— START DATASET RECORDS —

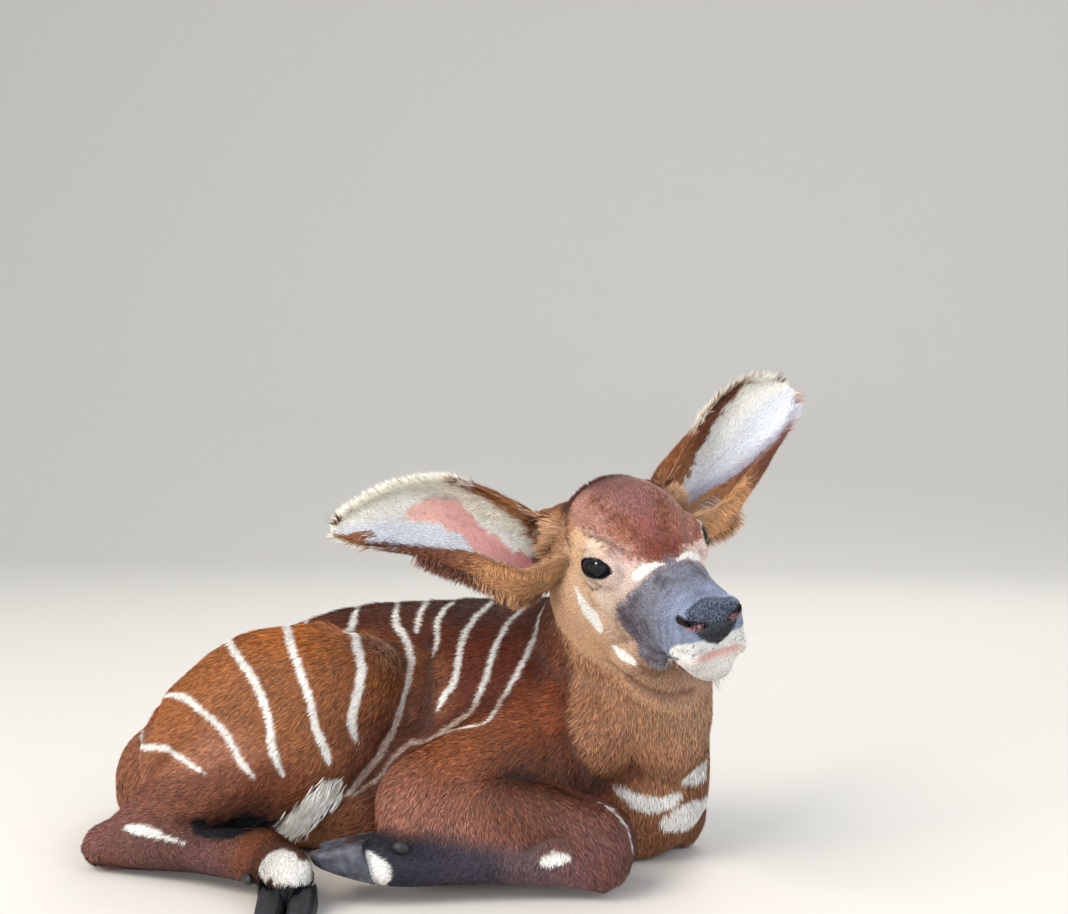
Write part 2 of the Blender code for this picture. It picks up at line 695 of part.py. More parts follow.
def ear(name, side, sections, tip, facing, head, cutters, nodes):
    """A cupped ear: an open sheet that curls most at its root, given its thickness."""
    root, length, ahead, facing, across = ear_axes(side, tip, facing)
    bm = bmesh.new()
    rows = []
    for share, shift, half, depth, rear, front in spline(sections, EAR_STEPS):
        middle = root + ahead * length * share + across * shift
        row = []
        for j in range(EAR_SIDES + 1):
            angle = math.radians(-rear + (rear + front) * j / EAR_SIDES)
            point = middle + across * half * math.sin(angle) - facing * depth * math.cos(angle)
            row.append(bm.verts.new(point))
        rows.append(row)
    for low, high in zip(rows, rows[1:]):
        for j in range(EAR_SIDES):
            bm.faces.new((low[j], low[j + 1], high[j + 1], high[j]))
    obj = new_object(bm, name, nodes)
    wall = obj.modifiers.new("wall", "SOLIDIFY")
    wall.thickness = EAR_THICKNESS
    wall.offset = 0.0
    settle(obj)
    closed = bmesh.new()
    closed.from_mesh(obj.data)
    bmesh.ops.recalc_face_normals(closed, faces=closed.faces)
    closed.to_mesh(obj.data)
    closed.free()
    boolean(obj, [grown(head, GAP, cutters)], "DIFFERENCE")
    keep_largest(obj)
    return obj


def mouth_groove(frame, cutters):
    """A thin tube along the line of the lips, from corner to corner round the nose."""
    rows = [row for row in spline(HEAD_STATIONS, 4) if row[0] >= MOUTH_CORNER]
    places = []
    for x, _, wide, low, half, square in rows:
        level = -MOUTH_DROP - MOUTH_SLOPE * (MOUTH_FRONT - x)
        share = min(1.0, max(0.0, (wide - level) / (wide - low)))
        places.append(Vector((x, half * (1 - share**square) ** (1 / square), level)))
    left = [(tuple(frame @ p), MOUTH_BORE, MOUTH_BORE) for p in places]
    right = [(tuple(frame @ Vector((p.x, -p.y, p.z))), MOUTH_BORE, MOUTH_BORE)
             for p in reversed(places)]
    front = Vector((places[-1].x + 0.0015, 0, places[-1].z))
    bm = bmesh.new()
    tube(bm, [*left, (tuple(frame @ front), MOUTH_BORE, MOUTH_BORE), *right], steps=1,
         up=frame.to_3x3() @ Vector((0, 0, 1)))
    obj = new_object(bm, "mouth_groove", cutters)
    remesh = obj.modifiers.new("one", "REMESH")
    remesh.mode = "VOXEL"
    remesh.voxel_size = 0.0008
    settle(obj)
    thin = obj.modifiers.new("thin", "DECIMATE")
    thin.ratio = 0.12
    settle(obj)
    return obj


def nostrils(frame, cutters):
    made = []
    (x, y, z), radii = NOSTRIL
    for side in (1, -1):
        turn = Matrix.Translation((x, y * side, z)) @ Matrix.Rotation(side * 0.75, 4, "Z")
        turn = frame @ turn @ Matrix.Rotation(0.35, 4, "Y") @ Matrix.Diagonal((*radii, 1.0))
        bm = bmesh.new()
        bmesh.ops.create_uvsphere(bm, u_segments=12, v_segments=8, radius=1.0, matrix=turn)
        made.append(new_object(bm, "nostril", cutters))
    return made


def eyeball(name, side, frame, nodes):
    bm = bmesh.new()
    centre = frame @ Vector((EYE.x, EYE.y * side, EYE.z))
    bmesh.ops.create_icosphere(bm, subdivisions=3, radius=EYE_RADIUS,
                               matrix=Matrix.Translation(centre))
    return new_object(bm, name, nodes)


def dress(obj, kind):
    """Gives a node its material and shading."""
    material = bpy.data.materials.get(kind)
    if material is None:
        material = bpy.data.materials.new(kind)
        material.use_nodes = True
        shader = material.node_tree.nodes["Principled BSDF"]
        colour, rough = COLOURS[kind]
        shader.inputs["Base Color"].default_value = (*colour, 1.0)
        shader.inputs["Roughness"].default_value = rough
    obj.data.materials.clear()
    obj.data.materials.append(material)
    obj.data.shade_smooth()
    obj.data.set_sharp_from_angle(angle=math.radians(50))


def build():
    clear_scene()
    nodes = new_collection("bongo_calf")
    cutters = new_collection("cutters")
    frame = head_frame()

    masses = bmesh.new()
    trunk_masses(masses)
    neck_masses(masses)
    head_masses(masses, frame)
    for leg in (FORE_RIGHT, FORE_LEFT):
        fore_masses(masses, leg)
    for leg in (HIND_RIGHT, HIND_LEFT):
        hind_masses(masses, leg)
    tube(masses, [(place, radius, radius) for place, radius in TAIL])
    rest = voxel_skin(masses, "torso", BODY_VOXEL, 12, BODY_TRIANGLES, nodes)

    masses = bmesh.new()
    neck_masses(masses)
    head_masses(masses, frame)
    head = voxel_skin(masses, "head", HEAD_VOXEL, 4, HEAD_TRIANGLES, nodes)

    ground = half_space("ground", Vector((0, 0, 0)), Vector((0, 0, -1)), cutters, 1.5)
    boolean(rest, [ground], "DIFFERENCE")

    above = half_space("above_neck", NECK_TOP, NECK_AXIS, cutters)
    boolean(head, [above], "INTERSECT")
    keep_largest(head)
    below = half_space("below_neck", NECK_TOP - NECK_AXIS.normalized() * GAP, NECK_AXIS, cutters)
    boolean(rest, [below], "DIFFERENCE")
    keep_largest(rest)

    eyes = [eyeball("eye_left", 1, frame, nodes), eyeball("eye_right", -1, frame, nodes)]
    boolean(head, [mouth_groove(frame, cutters), *nostrils(frame, cutters)], "DIFFERENCE")
    boolean(head, [grown(eye, GAP, cutters) for eye in eyes], "DIFFERENCE")
    boolean(head, [concha(1, *EAR_LEFT, cutters), concha(-1, *EAR_RIGHT, cutters)], "DIFFERENCE")
    keep_largest(head)
    ears = [ear("ear_left", 1, EAR_LEFT_SECTIONS, *EAR_LEFT, head, cutters, nodes),
            ear("ear_right", -1, EAR_RIGHT_SECTIONS, *EAR_RIGHT, head, cutters, nodes)]

    legs, horns = [], []
    for prefix, leg in (("fore_right", FORE_RIGHT), ("fore_left", FORE_LEFT)):
        flesh, horn = part_fore(prefix, leg, rest, cutters, nodes)
        legs += flesh
        horns += horn
    for prefix, leg in (("hind_right", HIND_RIGHT), ("hind_left", HIND_LEFT)):
        flesh, horn = part_hind(prefix, leg, rest, cutters, nodes)
        legs += flesh
        horns += horn
    for horn in horns:
        boolean(horn, [ground], "DIFFERENCE")

    tail_region = region_of("tail", cutters, *[
        (place, radius + 0.008, radius + 0.008) for place, radius in TAIL[1:]])
    tail = part_off("tail", rest, tail_region, cutters, nodes)
    neck_side = half_space("neck_side", NECK_ROOT, NECK_ROOT_AXIS, cutters)
    neck = part_off("neck", rest, neck_side, cutters, nodes)
    front = half_space("front", Vector((CHEST_CUT, 0, 0)), Vector((1, 0, 0)), cutters, 0.7)
    chest = part_off("chest", rest, front, cutters, nodes)
    back = half_space("back", Vector((RUMP_CUT, 0, 0)), Vector((-1, 0, 0)), cutters, 0.7)
    rump = part_off("rump", rest, back, cutters, nodes)
    rest.name = "belly"

    for node in (rest, chest, rump, neck, tail):
        dress(node, "coat")
    dress(head, "head_coat")
    for node in legs:
        dress(node, "leg_coat")
    for node in ears:
        dress(node, "ear")
    for node in eyes:
        dress(node, "eye")
    for node in horns:
        dress(node, "horn")
    for cutter in list(cutters.objects):
        remove(cutter)
    bpy.data.collections.remove(cutters)
    for node in nodes.objects:
        node.data.transform(Matrix.Translation(-ORIGIN))


build()
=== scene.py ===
"""The looks of a bongo antelope calf that lies with its legs folded and its head turned.

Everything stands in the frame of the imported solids, in metres, with +X towards the calf's
chest, +Y to its left and +Z up from the ground. One skin replaces the solids of flesh and
lies inside them by the depth of the coat. The coat is short tufts that follow the lie of the
hair. Skin and coat take their colours from the same markings.
"""

import logging
import math
from dataclasses import dataclass, field
from enum import Enum

import bmesh
import bpy
import numpy as np
from bpy.types import Material, Mesh, Node, NodeSocket, NodeTree, Object
from mathutils import Matrix, Vector
from mathutils.bvhtree import BVHTree


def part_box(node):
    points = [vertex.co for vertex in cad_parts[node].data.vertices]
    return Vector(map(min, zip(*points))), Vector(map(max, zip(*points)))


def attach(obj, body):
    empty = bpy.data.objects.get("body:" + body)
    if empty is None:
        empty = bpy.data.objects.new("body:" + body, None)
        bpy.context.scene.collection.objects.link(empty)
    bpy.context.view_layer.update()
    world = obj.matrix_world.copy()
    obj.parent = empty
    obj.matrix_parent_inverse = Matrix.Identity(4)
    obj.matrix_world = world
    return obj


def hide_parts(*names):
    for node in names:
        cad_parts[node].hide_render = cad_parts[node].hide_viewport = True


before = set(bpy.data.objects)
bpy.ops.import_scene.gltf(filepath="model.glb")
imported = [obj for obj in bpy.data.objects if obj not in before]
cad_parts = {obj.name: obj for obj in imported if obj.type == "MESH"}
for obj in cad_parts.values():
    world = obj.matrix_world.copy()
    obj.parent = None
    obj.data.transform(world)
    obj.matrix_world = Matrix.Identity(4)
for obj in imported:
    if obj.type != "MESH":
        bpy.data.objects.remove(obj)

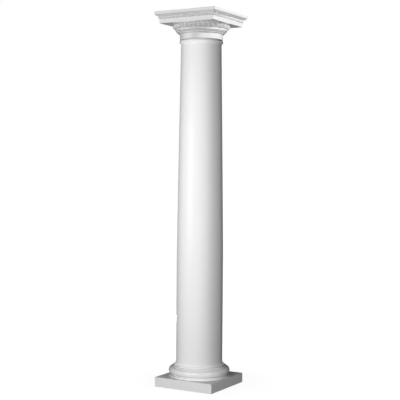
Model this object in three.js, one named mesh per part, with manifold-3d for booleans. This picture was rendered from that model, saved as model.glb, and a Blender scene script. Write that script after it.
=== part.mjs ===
// A white round column, twelve inches across and eight feet tall, millimetres, +Z up.
// It stands on the origin, with the sides of its square plinth and abacus along X and Y.
// From the floor up: a square plinth, a round base moulding, a hollow tapered shaft made
// of two half shells, and a capital with carved rows of eggs, beads and leaves.

import * as THREE from 'three';
import { mergeVertices } from 'three/addons/utils/BufferGeometryUtils.js';
import Module from 'manifold-3d';

const wasm = await Module();
wasm.setup();

// General sizes.
const roundSides = 48;
const squareSides = 4;
const seatGap = 0.3;
const shellGap = 0.3;
const cutMargin = 5;
const joinOverlap = 1;

// Shaft.
const shaftDiameter = 304.8;
const neckDiameter = 265;
const shaftHeight = 2126.1;
const straightHeight = 730;
const wallThickness = 30;
const entasisPower = 1.1;
const taperSteps = 5;

// Cincture and apophyge at the foot of the shaft.
const cinctureRadius = 165;
const cinctureHeight = 12;
const footApophygeHeight = 15;
const footApophygeReach = 8;
const footApophygeSteps = 3;

// Apophyge, fillet and astragal at the top of the shaft.
const astragalRadius = 143.5;
const astragalHeight = 14;
const astragalUndercut = -60;
const astragalSteps = 4;
const neckFilletRadius = 138.5;
const neckFilletHeight = 4;
const topApophygeHeight = 11;
const topApophygeReach = 5;
const topApophygeSteps = 2;

// Plinth.
const plinthSide = 424;
const plinthHeight = 62;

// Base moulding: a flat lip, a torus and a fillet.
const lipRadius = 194;
const lipHeight = 8.5;
const lipGrooveRadius = 181;
const lipGrooveHeight = 5.5;
const torusRadius = 201;
const torusHeight = 48;
const torusShoulder = 177;
const torusUndercut = -70;
const torusSteps = 7;
const baseFilletRadius = 178;
const baseFilletHeight = 6;

// Round part of the capital, from its foot up.
const footRecessRadius = 134;
const footRecessHeight = 6;
const neckingRadius = 140.5;
const neckingHeight = 29;
const coveRadius = 148.5;
const coveHeight = 11;
const coveSteps = 2;
const lowerFilletRadius = 151.5;
const lowerFilletHeight = 6.5;
const upperFilletRadius = 168;
const upperFilletHeight = 10;

// Row of beads between the two fillets.
const beadCount = 64;
const beadRowHeight = 9;
const beadCrownRadius = 163;
const beadGapRadius = 157.5;
const beadEdgeRadius = 155.5;
const beadCoreRadius = 153;

// Echinus with its row of eggs and darts.
const echinusHeight = 34;
const echinusFootRadius = 163;
const echinusTopRadius = 184.5;
const echinusRimRadius = 196.5;
const echinusRimHeight = 4;
const eggCount = 36;
const eggLength = 41;
const eggWidth = 21;
const eggDepth = 16;
const eggTaper = 0.25;
const eggSides = 6;
const eggRings = 3;
const eggCentreRadius = 173;
const eggCentreHeight = 17;
const dartLength = 38;
const dartWidth = 8;
const dartSides = 4;

// Square abacus: fascia, leaf row, quirk, cyma and top fillet.
const fasciaSide = 398;
const fasciaHeight = 27;
const leafRowHeight = 16;
const leafRowFootSide = 408;
const leafRowTopSide = 422;
const leavesPerSide = 20;
const leafDepth = 3.5;
const quirkSide = 398;
const quirkHeight = 5;
const cymaFootSide = 427;
const cymaTopSide = 444;
const cymaHeight = 9.5;
const cymaSteps = 4;
const topFilletSide = 448;
const topFilletHeight = 18;

// Places that follow from the sizes.
const shaftRadius = shaftDiameter / 2;
const neckRadius = neckDiameter / 2;
const footBore = shaftRadius - wallThickness;
const neckBore = neckRadius - wallThickness;
const baseFoot = plinthHeight + seatGap;
const baseHeight = lipHeight + lipGrooveHeight + torusHeight + baseFilletHeight;
const shaftFoot = baseFoot + baseHeight + seatGap;
const capitalFoot = shaftFoot + shaftHeight + seatGap;
const necking = capitalFoot + footRecessHeight;
const cove = necking + neckingHeight;
const lowerFillet = cove + coveHeight;
const beadRow = lowerFillet + lowerFilletHeight;
const upperFillet = beadRow + beadRowHeight;
const echinus = upperFillet + upperFilletHeight;
const abacusFoot = echinus + echinusHeight;
const leafRow = abacusFoot + fasciaHeight;
const quirk = leafRow + leafRowHeight;
const cyma = quirk + quirkHeight;
const topFillet = cyma + cymaHeight;
const columnTop = topFillet + topFilletHeight;

// A closed solid from a geometry, with only its positions kept and its vertices shared.
function solidOf(geometry) {
  const plain = geometry.clone();
  plain.deleteAttribute('normal');
  plain.deleteAttribute('uv');
  const merged = mergeVertices(plain);
  const vertProperties = new Float32Array(merged.attributes.position.array);
  const triVerts = new Uint32Array(merged.index.array);
  const mesh = new wasm.Mesh({ numProp: 3, vertProperties, triVerts });
  mesh.merge();
  return new wasm.Manifold(mesh);
}

// A geometry with the triangles of a solid.
function geometryOf(solid) {
  const { vertProperties, triVerts } = solid.getMesh();
  const geometry = new THREE.BufferGeometry();
  geometry.setAttribute('position', new THREE.BufferAttribute(vertProperties, 3));
  geometry.setIndex(new THREE.BufferAttribute(triVerts, 1));
  geometry.computeVertexNormals();
  return geometry;
}

// Points on a quarter or half of an ellipse in the plane of radius and height.
function arc(centreRadius, centreHeight, reach, rise, fromDegrees, toDegrees, steps) {
  const points = [];
  for (let i = 0; i <= steps; i += 1) {
    const angle = THREE.MathUtils.degToRad(fromDegrees + ((toDegrees - fromDegrees) * i) / steps);
    const radius = centreRadius + reach * Math.cos(angle);
    const height = centreHeight + rise * Math.sin(angle);
    points.push(new THREE.Vector2(radius, height));
  }
  return points;
}

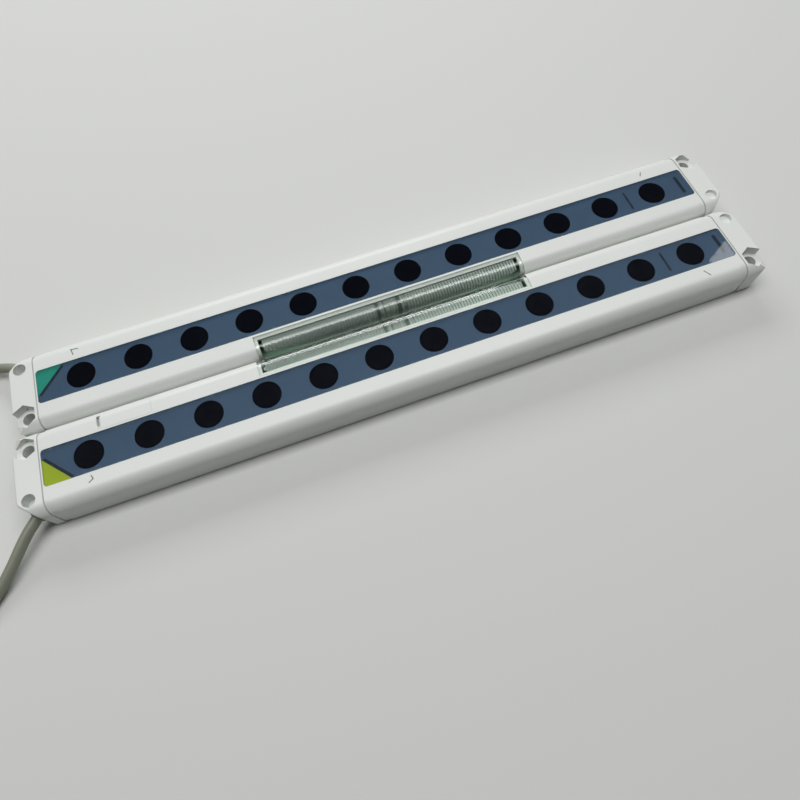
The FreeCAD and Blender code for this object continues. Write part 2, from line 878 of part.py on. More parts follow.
def main():
    """Make both bars and write one STEP file for each piece."""
    os.makedirs("parts", exist_ok=True)
    nodes = bar_pieces("emitter_", 1, row_route(emitter_route, 1), 1)
    nodes.update(bar_pieces("receiver_", -1, row_route(receiver_route, -1), -1))
    for name, solids in nodes.items():
        shape = solids[0] if len(solids) == 1 else Part.makeCompound(solids)
        if not shape.isValid():
            print("not valid:", name)
        shape.exportStep("parts/" + name + ".step")


main()
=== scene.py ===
import math
from functools import partial

import bmesh
import bpy
from mathutils import Matrix, Vector


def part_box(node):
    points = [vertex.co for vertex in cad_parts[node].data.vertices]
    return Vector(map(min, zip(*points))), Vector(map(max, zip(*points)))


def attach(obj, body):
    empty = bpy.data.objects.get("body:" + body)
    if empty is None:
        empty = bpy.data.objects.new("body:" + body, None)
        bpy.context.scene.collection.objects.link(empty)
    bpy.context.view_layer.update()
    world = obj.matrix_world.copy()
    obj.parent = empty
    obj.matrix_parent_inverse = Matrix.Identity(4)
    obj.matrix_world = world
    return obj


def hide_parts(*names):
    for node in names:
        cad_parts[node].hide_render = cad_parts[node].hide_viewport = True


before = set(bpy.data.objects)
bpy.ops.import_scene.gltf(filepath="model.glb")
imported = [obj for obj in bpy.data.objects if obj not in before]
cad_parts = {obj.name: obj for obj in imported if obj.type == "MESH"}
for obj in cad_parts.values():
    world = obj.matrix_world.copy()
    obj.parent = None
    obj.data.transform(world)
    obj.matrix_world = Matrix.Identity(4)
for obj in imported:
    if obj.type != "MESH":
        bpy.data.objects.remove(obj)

bl_info = {
    "name": "Safety light curtain",
    "version": (1, 0, 0),
    "blender": (4, 5, 0),
    "location": "View3D > Sidebar > Light curtain",
    "description": "Dresses a pair of light curtain bars with their windows, indicators, screws and cables",
    "category": "Object",
}

MM = 0.001
MERGE = 0.002 * MM
SIDES = {"emitter": 1, "receiver": -1}


def linear(code):
    """An sRGB colour given as a hex string, in linear light with an alpha of 1."""
    values = []
    for start in (1, 3, 5):
        value = int(code[start:start + 2], 16) / 255
        values.append(value / 12.92 if value <= 0.04045 else ((value + 0.055) / 1.055) ** 2.4)
    return (*values, 1.0)


def colour(name, description, code):
    """A colour property with its default given as an sRGB hex string."""
    return bpy.props.FloatVectorProperty(
        name=name, description=description, subtype="COLOR", size=4, min=0, max=1, default=linear(code)
    )


def length(name, description, default):
    """A length property whose default is given in millimetres."""
    return bpy.props.FloatProperty(
        name=name, description=description, unit="LENGTH", min=0, precision=5, default=default * MM
    )


def power(name, description, default):
    """A lamp's power property, in watts."""
    return bpy.props.FloatProperty(name=name, description=description, unit="POWER", min=0, default=default)


class CurtainColours(bpy.types.PropertyGroup):
    """Colours of the mouldings, prints and cables."""

    housing: colour("Housing", "Pale grey ABS of the housings and end caps", "#DDE0DC")
    film: colour("Film", "Ink of the printed film behind the front window", "#384E64")
    film_print: colour("Film marks", "Darker ink of the marks on the film", "#101B29")
    emitter_patch: colour("Emitter patch", "Ink of the far bar's corner patch", "#238573")
    receiver_patch: colour("Receiver patch", "Ink of the near bar's corner patch", "#93A627")
    lens: colour("Lenses", "Dye of the dark lens strip", "#02040C")
    guide: colour("Light guide", "Milky tint of the light guide", "#DCE6E0")
    cable: colour("Cable", "PVC sheath of the cables", "#878A7B")
    rubber: colour("Rubber", "Gaskets between housing and caps", "#B4B8B3")


class CurtainCable(bpy.types.PropertyGroup):
    """Sizes of the two cables."""

    diameter: length("Diameter", "Outside diameter of the sheath", 3.6)
    length: length("Length", "Length of each cable from its bar", 2000.0)
    coil_radius: length("Coil radius", "Middle radius of the coil's turns", 21.0)
    copper_length: length("Copper length", "Length of the bare copper at each core's end", 3.5)
    tie_width: length("Tie width", "Width of the strap round the coil", 4.0)


class CurtainDetails(bpy.types.PropertyGroup):
    """Sizes of the small details."""

    edge_round: length("Edge round", "Round on the mouldings' sharp edges", 0.12)
    window_gap: length("Window gap", "Air between the film and the window above it", 0.06)
    mark_width: length("Mark width", "Width of the thin axis marks", 0.36)
    mark_depth: length("Mark thickness", "Thickness of the ink of a mark", 0.02)
    rib_pitch: length("Rib pitch", "Distance from one rib of the light guide to the next", 1.1)
    rib_height: length("Rib height", "How far a rib stands out of the light guide", 0.2)


class CurtainStage(bpy.types.PropertyGroup):
    """The setting."""

    floor_size: length("Floor size", "Side of the square floor", 6000.0)
    floor_colour: colour("Floor", "Colour of the floor", "#D4D5D2")
    key_power: power("Overhead lamp", "Power of the soft lamp overhead", 8.4)
    rear_power: power("Rear lamp", "Power of the low soft lamp behind", 5.0)
    strip_power: power("Strip lamp", "Power of the lamp mirrored in the near window", 0.062)
    lens_length: bpy.props.FloatProperty(
        name="Lens", description="Focal length on a 36 mm wide sensor", unit="CAMERA", min=1, default=26.52
    )


def settings(name):
    """One of the add-on's groups of properties, on the current scene."""
    return getattr(bpy.context.scene, "curtain_" + name)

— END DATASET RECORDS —

→ **TO DO**
In the entries above, locate every line with the word "values" and copy it.

→ **EXERCISE RESPONSE**
for obj in cad_parts.values():
for obj in cad_parts.values():
    values = []
        values.append(value / 12.92 if value <= 0.04045 else ((value + 0.055) / 1.055) ** 2.4)
    return (*values, 1.0)